In 15 continuous hours on July 30, Piecuch and Tomaszewski climbed the 900-meter Geneva Diedre/War and Poetry, with difficulties up to 5.12a/b and a pitch of 5.12c with a few points of aid (resting on gear). Piecuch onsighted pitches up to 5.12a/b (pitch 13 on the topo in High Mountain Sports #210, p. 80) and, at 11 a.m., after six hours of climbing, climbed pitch 17 (5.12c) with a few rests on gear as well. In the face of difficult (5.11c/d) offwidth cracks, their clean climbing style was compromised, and they progressed using a few points of aid.

Piecuch suggests that Moby Dick is technically slightly more difficult, though less serious, than War and Poetry. If the weather worsened, it would be easier to force up Moby Dick. Geneva Dihedral/War and Poetry has more wide cracks, is more sustained, and more difficult to protect (for example, in some cracks even the #5 Camalot was useless), resulting in some long 5.11d leads with only two cams for protection. Even on the slabs the distances between bolts is greater.

Both of these ascents were the fastest to date. They were performed without fixed ropes or siege tactics, as had been used on previous ascents. The light and free tactics were quite successful for the initial two-thirds of the routes, at which point fatigue, cold, dusk, and rime reduced the style to “anything if quick.”

On July 18, and again on July 20-21, Tomaszewski attempted a new route solo on the right-hand side of the Ulamertorssuaq massif. (The location of Tomaszewski’s attempt is visible just right of the pillar receiving the narrow strip of sunlight on p. 112 of the 1997 AAJ.) On his third day of climbing, after a portaledge bivouac, rock fall cut his only dynamic rope. He retreated after climbing the next few pitches with a static rope, having climbed less than the half the wall. The slaty, wet, mossy slabs do not offer attractive climbing.
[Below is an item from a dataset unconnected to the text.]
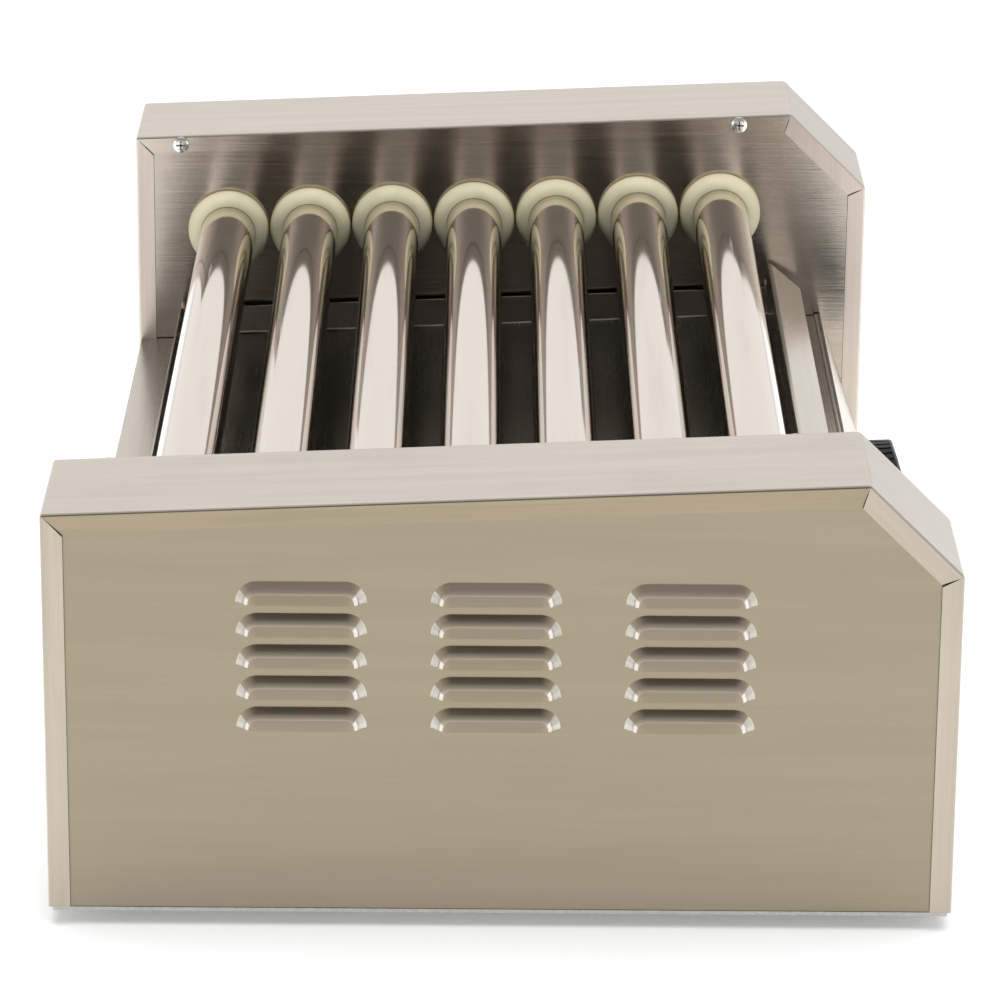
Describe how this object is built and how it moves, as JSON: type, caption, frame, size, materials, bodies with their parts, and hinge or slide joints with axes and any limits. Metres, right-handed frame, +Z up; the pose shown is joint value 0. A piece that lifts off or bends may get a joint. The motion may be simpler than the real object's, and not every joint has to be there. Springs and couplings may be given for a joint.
{
  "type": "hot dog roller grill",
  "caption": "Counter-top roller grill: chain-driven heated rollers between two louvred end housings, over a slide-out drip tray, with a sloped control panel.",
  "frame": {"origin": "under the middle of the grill, at the undersides of the feet", "axes": "+X along the rollers to the right-hand end, -Y to the operator's side with the control panel, +Z up"},
  "size_m": [0.5868, 0.3635, 0.1783],
  "materials": {
    "brushed_stainless": "brushed, horizontal grain",
    "bright_stainless": "fine brushed, vertical grain",
    "galvanised": "dull zinc",
    "roller_chrome": "polished",
    "cream_bush": "waxy, cream",
    "drive_steel": "oiled",
    "heater_sheath": "heat tinted",
    "ceramic": "glazed",
    "dark_plastic": "moulded",
    "knob_black": "ribbed, satin",
    "lamp_red": "translucent lens",
    "cast_grey": "die cast",
    "foot_rubber": "moulded",
    "screw_zinc": "zinc plated"
  },
  "bodies": {
    "chassis": {"base_pan": "galvanised", "left_end_band": "brushed_stainless", "right_end_band": "brushed_stainless", "left_louvre_panel": "brushed_stainless", "right_louvre_panel": "brushed_stainless", "left_bulkhead": "bright_stainless", "right_bulkhead": "bright_stainless", "left_bushes": "cream_bush", "right_bushes": "cream_bush", "deck": "brushed_stainless", "rear_panel": "brushed_stainless", "control_panel": "brushed_stainless", "left_heater_bracket": "galvanised", "right_heater_bracket": "galvanised", "left_terminals": "ceramic", "right_terminals": "ceramic", "left_thermostat": "dark_plastic", "right_thermostat": "dark_plastic", "left_lamp": "lamp_red", "right_lamp": "lamp_red", "switch_housing": "dark_plastic", "chain": "drive_steel", "gearbox": "cast_grey", "motor_can": "cast_grey", "cable_gland": "dark_plastic", "terminal_block": "ceramic", "feet": "foot_rubber", "base_screws": "screw_zinc", "flange_screws": "screw_zinc", "heater_1": "heater_sheath", "heater_2": "heater_sheath", "heater_3": "heater_sheath", "heater_4": "heater_sheath", "heater_5": "heater_sheath", "heater_6": "heater_sheath", "heater_7": "heater_sheath"},
    "roller_1_body": {"roller_1": "roller_chrome", "sprocket_1": "drive_steel"},
    "roller_2_body": {"roller_2": "roller_chrome", "sprocket_2": "drive_steel"},
    "roller_3_body": {"roller_3": "roller_chrome", "sprocket_3": "drive_steel"},
    "roller_4_body": {"roller_4": "roller_chrome", "sprocket_4": "drive_steel"},
    "roller_5_body": {"roller_5": "roller_chrome", "sprocket_5": "drive_steel"},
    "roller_6_body": {"roller_6": "roller_chrome", "sprocket_6": "drive_steel"},
    "roller_7_body": {"roller_7": "roller_chrome", "sprocket_7": "drive_steel"},
    "drive": {"motor_shaft": "drive_steel", "drive_sprocket": "drive_steel"},
    "tray": {"drip_tray": "bright_stainless"},
    "left_control": {"left_knob": "knob_black", "left_thermostat_shaft": "drive_steel"},
    "right_control": {"right_knob": "knob_black", "right_thermostat_shaft": "drive_steel"},
    "rocker": {"switch_rocker": "knob_black"}
  },
  "joints": [
    {"name": "roller_1_spin", "type": "hinge", "parent": "chassis", "child": "roller_1_body", "pos_m": [0, 0.12712, 0.12101], "axis": [1, 0, 0], "continuous": true},
    {"name": "roller_2_spin", "type": "hinge", "parent": "chassis", "child": "roller_2_body", "pos_m": [0, 0.08891, 0.12272], "axis": [1, 0, 0], "continuous": true},
    {"name": "roller_3_spin", "type": "hinge", "parent": "chassis", "child": "roller_3_body", "pos_m": [0, 0.0507, 0.12443], "axis": [1, 0, 0], "continuous": true},
    {"name": "roller_4_spin", "type": "hinge", "parent": "chassis", "child": "roller_4_body", "pos_m": [0, 0.01249, 0.12614], "axis": [1, 0, 0], "continuous": true},
    {"name": "roller_5_spin", "type": "hinge", "parent": "chassis", "child": "roller_5_body", "pos_m": [0, -0.02572, 0.12785], "axis": [1, 0, 0], "continuous": true},
    {"name": "roller_6_spin", "type": "hinge", "parent": "chassis", "child": "roller_6_body", "pos_m": [0, -0.06394, 0.12955], "axis": [1, 0, 0], "continuous": true},
    {"name": "roller_7_spin", "type": "hinge", "parent": "chassis", "child": "roller_7_body", "pos_m": [0, -0.10215, 0.13126], "axis": [1, 0, 0], "continuous": true},
    {"name": "drive_spin", "type": "hinge", "parent": "chassis", "child": "drive", "pos_m": [0.245, 0.00874, 0.04222], "axis": [1, 0, 0], "continuous": true},
    {"name": "left_knob_turn", "type": "hinge", "parent": "chassis", "child": "left_control", "pos_m": [-0.072, -0.16042, 0.05092], "axis": [0, 0.9511, -0.309], "range_deg": [0, 270]},
    {"name": "right_knob_turn", "type": "hinge", "parent": "chassis", "child": "right_control", "pos_m": [0.072, -0.16042, 0.05092], "axis": [0, 0.9511, -0.309], "range_deg": [0, 270]},
    {"name": "rocker_tip", "type": "hinge", "parent": "chassis", "child": "rocker", "pos_m": [0, -0.15947, 0.05061], "axis": [1, 0, 0], "range_deg": [0, 16]},
    {"name": "tray_slide", "type": "slide", "parent": "chassis", "child": "tray", "axis": [0, -0.999, 0.0447], "range_m": [0, 0.28]}
  ],
  "couplings": [
    {"joint": "roller_2_spin", "follows": "roller_1_spin", "ratio": 1},
    {"joint": "roller_3_spin", "follows": "roller_1_spin", "ratio": 1},
    {"joint": "roller_4_spin", "follows": "roller_1_spin", "ratio": 1},
    {"joint": "roller_5_spin", "follows": "roller_1_spin", "ratio": 1},
    {"joint": "roller_6_spin", "follows": "roller_1_spin", "ratio": 1},
    {"joint": "roller_7_spin", "follows": "roller_1_spin", "ratio": 1},
    {"joint": "drive_spin", "follows": "roller_1_spin", "ratio": 1.2222}
  ]
}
All descents were made by rappel.

Grzegorz Glazek, Polski Zwiazek Alpinizmu, Poland

*On pages 82-85 of World Mountaineering (Audrey Salkeld, Editor. London: Mitchell Beazley, 1998), photos and text by Nigel Shepherd, a member of the Candle in the Wind team, indicate that seven pitches were climbed in the attempt. On page 217 of the 1997 AAJ, a fall by Shepherd is given as the reason for the retreat.